Set task:
Copy exactly the lines from the one containing "with the middle of" through the one containing "obj.matrix_world = world", both included, and nothing else.

Source data:
---*---

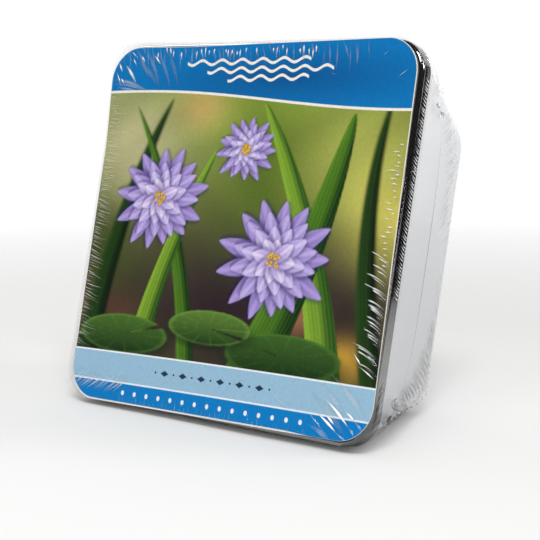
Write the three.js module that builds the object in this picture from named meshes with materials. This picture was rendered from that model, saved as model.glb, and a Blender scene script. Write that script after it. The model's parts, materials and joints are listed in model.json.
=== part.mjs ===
// A square plant tub with a pressed metal lid and a printed card on the lid, shrink-wrapped in clear
// film. The pack lies on one tapered side of the tub, so its face leans back.
//
// Millimetres, +Z up. The pack is drawn in a frame of its own first: X runs to the right, Y runs from
// the lid's face back into the tub, Z runs up the face, and the origin is the middle of the lid's face.
// The whole pack is then leaned back and set down.
import * as THREE from 'three';

// Lid: a shallow tray turned over the mouth of the tub.
const LID_WIDTH = 190;
const LID_CORNER = 16.5;
const LID_SHOULDER = 2;
const LID_WALL = 0.8;
const SKIRT_DEPTH = 8;

// Tub: a tapered square tub with a straight neck inside the lid's skirt.
const PACK_DEPTH = 82;
const BASE_WIDTH = 151;
const BASE_CORNER = 17;
const BASE_EDGE = 3;
const TUB_WALL = 1.6;
const NECK_STEP = 0.5;

// Printed card: it lies a little askew on the lid's face.
const CARD_WIDTH = 188;
const CARD_CORNER = 17.8;
const CARD_THICKNESS = 0.5;
const CARD_TWIST = THREE.MathUtils.degToRad(1);

// Shrink film: taut from the lid's skirt to the edge of the base, with one vent hole in the back.
const FILM_WALL = 0.4;
const FILM_OFF_SKIRT = 0.6;
const FILM_FRONT_EDGE = 0.5;
const VENT_RADIUS = 4;

const GAP = 0.3;
const CORNER_STEPS = 8;
const EDGE_STEPS = 4;

const QUARTER_TURN = Math.PI / 2;
const lidHalf = LID_WIDTH / 2;
const baseHalf = BASE_WIDTH / 2;

// A profile is a list of places { half, corner, depth }. Each stands for a rounded square of that
// half width and corner radius, at that depth behind the lid's face.

// Places on the lid, the neck or the film's front share the middles of the lid's corners.
function lidPlace(half, depth) {
  return { half, corner: LID_CORNER + half - lidHalf, depth };
}

// Places round the base share the middles of the base's corners.
function basePlace(half, depth) {
  return { half, corner: BASE_CORNER + half - baseHalf, depth };
}

// An arc in a profile: half width and depth round a centre, from one angle to another.
function arc(place, centre, radius, from, to) {
  const places = [];
  for (let step = 0; step <= EDGE_STEPS; step += 1) {
    const angle = from + ((to - from) * step) / EDGE_STEPS;
    places.push(place(centre.half + radius * Math.cos(angle), centre.depth + radius * Math.sin(angle)));
  }
  return places;
}

// The corner points of one rounded square, anticlockwise as seen from the front.
function ringPoints({ half, corner, depth }) {
  const points = [];
  for (let side = 0; side < 4; side += 1) {
    const middle = new THREE.Vector2(half - corner, half - corner);
    middle.rotateAround(new THREE.Vector2(), side * QUARTER_TURN);
    for (let step = 0; step <= CORNER_STEPS; step += 1) {
      const angle = (side + step / CORNER_STEPS) * QUARTER_TURN;
      const x = middle.x + corner * Math.cos(angle);
      const z = middle.y + corner * Math.sin(angle);
      points.push(new THREE.Vector3(x, depth, z));
    }
  }
  return points;
}

// A closed solid through the rings of a profile, with a flat cap on its first and last ring.
function loft(profile) {
  const rings = profile.map(ringPoints);
  const count = rings[0].length;
  const vertices = rings.flat();
  const firstMiddle = vertices.push(new THREE.Vector3(0, profile[0].depth, 0)) - 1;
  const lastMiddle = vertices.push(new THREE.Vector3(0, profile.at(-1).depth, 0)) - 1;
  const lastRing = (rings.length - 1) * count;
  const index = [];
  for (let i = 0; i < count; i += 1) {
    const next = (i + 1) % count;
    index.push(firstMiddle, i, next);
    index.push(lastMiddle, lastRing + next, lastRing + i);
    for (let ring = 0; ring < rings.length - 1; ring += 1) {
      const here = ring * count;
      const there = here + count;
      index.push(here + i, there + i, there + next);
      index.push(here + i, there + next, here + next);
    }
  }
  const geometry = new THREE.BufferGeometry().setFromPoints(vertices);
  geometry.setIndex(index);
  return geometry;
}

function piece(name, geometry, material) {
  geometry.computeVertexNormals();
  const mesh = new THREE.Mesh(geometry, new THREE.MeshStandardMaterial(material));
  mesh.name = name;
  return mesh;
}

// The lid's shoulder and the rim of the neck are arcs round one centre.
const shoulder = { half: lidHalf - LID_SHOULDER, depth: LID_SHOULDER };
const neckHalf = lidHalf - LID_WALL - GAP;
const rimRadius = LID_SHOULDER - LID_WALL - GAP;

function makeLid() {
  const innerHalf = lidHalf - LID_WALL;
  return loft([
    ...arc(lidPlace, shoulder, LID_SHOULDER, -QUARTER_TURN, 0),
    lidPlace(lidHalf, SKIRT_DEPTH),
    lidPlace(innerHalf, SKIRT_DEPTH),
    ...arc(lidPlace, shoulder, LID_SHOULDER - LID_WALL, 0, -QUARTER_TURN),
  ]);
}

// The tub's wall starts just past the skirt, one step inside the neck, and tapers to the base.
const wallTop = { half: neckHalf - NECK_STEP, depth: SKIRT_DEPTH + NECK_STEP };
const taper = Math.atan((wallTop.half - baseHalf) / (PACK_DEPTH - wallTop.depth));
const baseEdge = {
  half: baseHalf + BASE_EDGE * Math.tan(taper) - BASE_EDGE / Math.cos(taper),
  depth: PACK_DEPTH - BASE_EDGE,
};

function makeTub() {
  const innerHalf = wallTop.half - TUB_WALL;
  return loft([
    ...arc(basePlace, baseEdge, BASE_EDGE - TUB_WALL, QUARTER_TURN, taper),
    lidPlace(innerHalf, wallTop.depth),
    lidPlace(innerHalf, LID_WALL + GAP),
    ...arc(lidPlace, shoulder, rimRadius, -QUARTER_TURN, 0),
    lidPlace(neckHalf, SKIRT_DEPTH),
    lidPlace(wallTop.half, wallTop.depth),
    ...arc(basePlace, baseEdge, BASE_EDGE, taper, QUARTER_TURN),
  ]);
}

function makeCard() {
  const straight = CARD_WIDTH / 2 - CARD_CORNER;
  const outline = new THREE.Shape();
  for (let side = 0; side < 4; side += 1) {
    const middle = new THREE.Vector2(straight, straight);
    middle.rotateAround(new THREE.Vector2(), side * QUARTER_TURN);
    outline.absarc(middle.x, middle.y, CARD_CORNER, side * QUARTER_TURN, (side + 1) * QUARTER_TURN);
  }
  outline.closePath();
  const card = new THREE.ExtrudeGeometry(outline, {
    depth: CARD_THICKNESS,
    bevelEnabled: false,
    curveSegments: CORNER_STEPS,
  });
  card.rotateX(QUARTER_TURN);
  card.rotateY(-CARD_TWIST);
  card.translate(0, -GAP, 0);
  return card;
}

// The film leaves the skirt's edge in a straight line that just touches the arc round the base's
// edge. Its angle from the pack's depth axis is also the angle at which the pack leans back.
const filmHalf = lidHalf + FILM_OFF_SKIRT;
const filmLeaves = SKIRT_DEPTH + GAP;
const acrossToEdge = filmHalf - baseEdge.half;
const backToEdge = baseEdge.depth - filmLeaves;
const filmRadius = BASE_EDGE + GAP;
const lean =
  Math.acos(filmRadius / Math.hypot(acrossToEdge, backToEdge)) - Math.atan2(backToEdge, acrossToEdge);

function makeFilm() {
  const front = -(GAP + CARD_THICKNESS + GAP);
  const outerHalf = filmHalf + FILM_WALL;
  const outerFront = front - FILM_WALL;
  const outerLeaves = filmLeaves + FILM_WALL * Math.tan(lean / 2);
  const outerRadius = filmRadius + FILM_WALL;
  const vent = (depth) => ({ half: VENT_RADIUS, corner: VENT_RADIUS, depth });
  return loft([
    lidPlace(outerHalf - FILM_FRONT_EDGE, outerFront),
    lidPlace(outerHalf, outerFront + FILM_FRONT_EDGE),
    lidPlace(outerHalf, outerLeaves),
    ...arc(basePlace, baseEdge, outerRadius, lean, QUARTER_TURN),
    vent(baseEdge.depth + outerRadius),
    vent(baseEdge.depth + filmRadius),
    ...arc(basePlace, baseEdge, filmRadius, QUARTER_TURN, lean),
    lidPlace(filmHalf, filmLeaves),
    lidPlace(filmHalf, front),
  ]);
}

const pack = new THREE.Group();
pack.add(piece('tub', makeTub(), { color: 0xeceef2, roughness: 0.45, metalness: 0 }));
pack.add(piece('lid', makeLid(), { color: 0x9a9a98, roughness: 0.12, metalness: 1 }));
pack.add(piece('label_card', makeCard(), { color: 0x1c78b4, roughness: 0.4, metalness: 0 }));
pack.add(
  piece('shrink_film', makeFilm(), {
    color: 0xffffff,
    roughness: 0.08,
    metalness: 0,
    transparent: true,
    opacity: 0.25,
  }),
);

// Lean the pack back until the film's lower side lies level, then set it down with the middle of
// its footprint's box over the origin.
pack.rotation.x = -lean;
const part = new THREE.Group();
part.add(pack);
part.updateMatrixWorld(true);
const box = new THREE.Box3().setFromObject(part, true);
part.position.set(0, -(box.min.y + box.max.y) / 2, -box.min.z);

export default part;
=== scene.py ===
"""Looks of a shrink-wrapped square plant tub: white tub, metal lid, printed card and clear film.

The script works in metres in the row frame. The pack has a frame of its own, in millimetres: u to the
right, v up the lid's face, d back from the face into the tub, with the origin in the middle of the face.
"""

import json
import math

import bpy
import numpy as np
from mathutils import Matrix, Vector


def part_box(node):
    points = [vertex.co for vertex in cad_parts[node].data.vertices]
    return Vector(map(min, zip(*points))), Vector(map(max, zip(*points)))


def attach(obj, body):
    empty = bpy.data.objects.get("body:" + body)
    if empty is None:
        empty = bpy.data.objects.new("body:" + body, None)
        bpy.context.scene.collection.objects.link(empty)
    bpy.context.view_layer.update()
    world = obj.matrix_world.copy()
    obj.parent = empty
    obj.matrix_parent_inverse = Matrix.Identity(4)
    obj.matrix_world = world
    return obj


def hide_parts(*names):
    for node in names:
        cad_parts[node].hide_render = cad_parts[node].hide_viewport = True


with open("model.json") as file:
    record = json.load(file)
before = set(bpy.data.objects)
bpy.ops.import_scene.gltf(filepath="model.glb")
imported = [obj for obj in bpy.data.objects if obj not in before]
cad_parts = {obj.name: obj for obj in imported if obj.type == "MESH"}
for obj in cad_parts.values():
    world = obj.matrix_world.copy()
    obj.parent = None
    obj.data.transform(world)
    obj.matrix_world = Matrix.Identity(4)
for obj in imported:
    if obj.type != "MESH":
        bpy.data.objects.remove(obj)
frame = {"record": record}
scene = bpy.context.scene
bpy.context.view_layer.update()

# ---- driving dimensions, in millimetres

LID_HALF, LID_CORNER, LID_SHOULDER, LID_WALL, SKIRT = 95.0, 16.5, 2.0, 0.8, 8.0
DEPTH, BASE_HALF, BASE_CORNER, BASE_EDGE, TUB_WALL = 82.0, 75.5, 17.0, 3.0, 1.6
CARD_HALF, CARD_CORNER, CARD_THICK, CARD_TWIST = 94.0, 17.8, 0.5, math.radians(1.0)
FILM_OFF_SKIRT, SHEET_OUT, FILM_FRONT = 0.6, 0.15, -1.15
GAP, NECK_STEP = 0.3, 0.5

# The film is one sheet, a little outside the inner face of the CAD film.
FILM_HALF = LID_HALF + FILM_OFF_SKIRT + SHEET_OUT
FILM_EDGE_RADIUS = BASE_EDGE + GAP + SHEET_OUT

# How far out the middles of the corners are, on the lid and on the base.
LID_MIDDLE, BASE_MIDDLE = LID_HALF - LID_CORNER, BASE_HALF - BASE_CORNER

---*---

Task answer:
// Lean the pack back until the film's lower side lies level, then set it down with the middle of
// its footprint's box over the origin.
pack.rotation.x = -lean;
const part = new THREE.Group();
part.add(pack);
part.updateMatrixWorld(true);
const box = new THREE.Box3().setFromObject(part, true);
part.position.set(0, -(box.min.y + box.max.y) / 2, -box.min.z);

export default part;
=== scene.py ===
"""Looks of a shrink-wrapped square plant tub: white tub, metal lid, printed card and clear film.

The script works in metres in the row frame. The pack has a frame of its own, in millimetres: u to the
right, v up the lid's face, d back from the face into the tub, with the origin in the middle of the face.
"""

import json
import math

import bpy
import numpy as np
from mathutils import Matrix, Vector


def part_box(node):
    points = [vertex.co for vertex in cad_parts[node].data.vertices]
    return Vector(map(min, zip(*points))), Vector(map(max, zip(*points)))


def attach(obj, body):
    empty = bpy.data.objects.get("body:" + body)
    if empty is None:
        empty = bpy.data.objects.new("body:" + body, None)
        bpy.context.scene.collection.objects.link(empty)
    bpy.context.view_layer.update()
    world = obj.matrix_world.copy()
    obj.parent = empty
    obj.matrix_parent_inverse = Matrix.Identity(4)
    obj.matrix_world = world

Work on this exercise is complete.